The Model 3, with a base price of $35,000, is the first Tesla car priced for the mass market, and one analyst likens the rollout to the launch of Apple’s iPhone, “which proved to be the catalyst for the shift to mobile computing.”
Those are Gene Munster’s words. Munster, of Loup Ventures, is a widely respected Apple analyst, and he and his team believe that the Model 3 drives the addressable market for electric vehicles in North America to a potential annual sales volume of 11 million.
According to Munster:
If Tesla captures 25% of this 11 million vehicle addressable market by 2025, Tesla would generate $105 billion in annual revenue from the Model 3. It will likely take a few years for Tesla to ramp production; we see 2019 as the first year the company will tap into this broader market. Using the Street’s $20 billion revenue estimate as a starting point in 2018, and growing that to $105 billion in 2025 (from the Model 3 only) implies a 27% average annual growth rate for revenue from 2018-2025.
Tesla expects to ramp production to 500,000 vehicles by the end of next year, but investors have had a hard time buying that, especially given that the company reported deliveries of just 47,100 vehicles for the first half of this year, the low end of its goal for deliveries of 47,000 to 50,000. The share price dropped more than 18% last week as a result.
Munster and his team also ran an analysis on the cost of ownership for a Model 3 compared with the popular Toyota Camry. Even though the base price of a Model 3 is 42% higher than the base price of a Camry, the annual cost of ownership over a five-year ownership period reduces that difference to just 13%. Munster writes:
As more Teslas find their way onto the road, the general public will become increasingly aware of the benefits of Tesla ownership and likely view the 13% total cost of ownership difference as insignificant. We expect this “see it and want it” phenomenon to cause an acceleration in Model 3 demand in 3-5 years.
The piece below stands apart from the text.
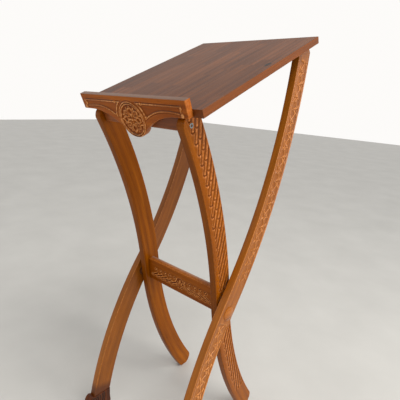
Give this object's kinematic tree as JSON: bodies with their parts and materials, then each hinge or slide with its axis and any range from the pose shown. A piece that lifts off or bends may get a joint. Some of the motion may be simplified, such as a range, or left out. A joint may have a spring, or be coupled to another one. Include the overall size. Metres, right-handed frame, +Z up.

Munster estimates that Tesla has more than 500,000 orders for the Model 3, even though the company has been under-selling preorders given the long lead times: an order placed today for the Model 3 won’t be filled until January 2019.
Investors are worried that the company has “a decade of profitless prosperity ahead of it,” a reasonable concern given that street estimates put operating margins at around 1% over the next few years. Munster and his team believe operating margins could approach 15% over the longer term. Investors “love the product, don’t like the stock.”
We covered a report issued last week by Bloomberg New Energy Finance projecting that electric vehicles will account for 54% of worldwide new car sales by 2040, up from about 1% last year. As the widely recognized first mover in that space, Tesla is better positioned than any of the big automakers to dominate the market.
That domination could strengthen if Tesla can deliver a fully autonomous vehicle by its target date of the end of 2019. Tesla is likely to be first past the post here as well, according to Munster:
Tesla is solving the AI [artificial intelligence] challenge with a bottoms-up approach. Teslas that are on the road today using Autopilot are gathering data that’s being fed into Tesla’s autonomy AI. In about 2 years the company expects to have enough AI learning to turn on full autonomy at no additional cost. In other words, for every mile a Tesla drives today, traditional auto manufacturers fall a mile further behind.
Will investors continue to be patient with the company’s stock? Can Tesla reach its ambitious production goals? Can a fully autonomous vehicle be developed in just over two years? Big questions, big risks, big rewards.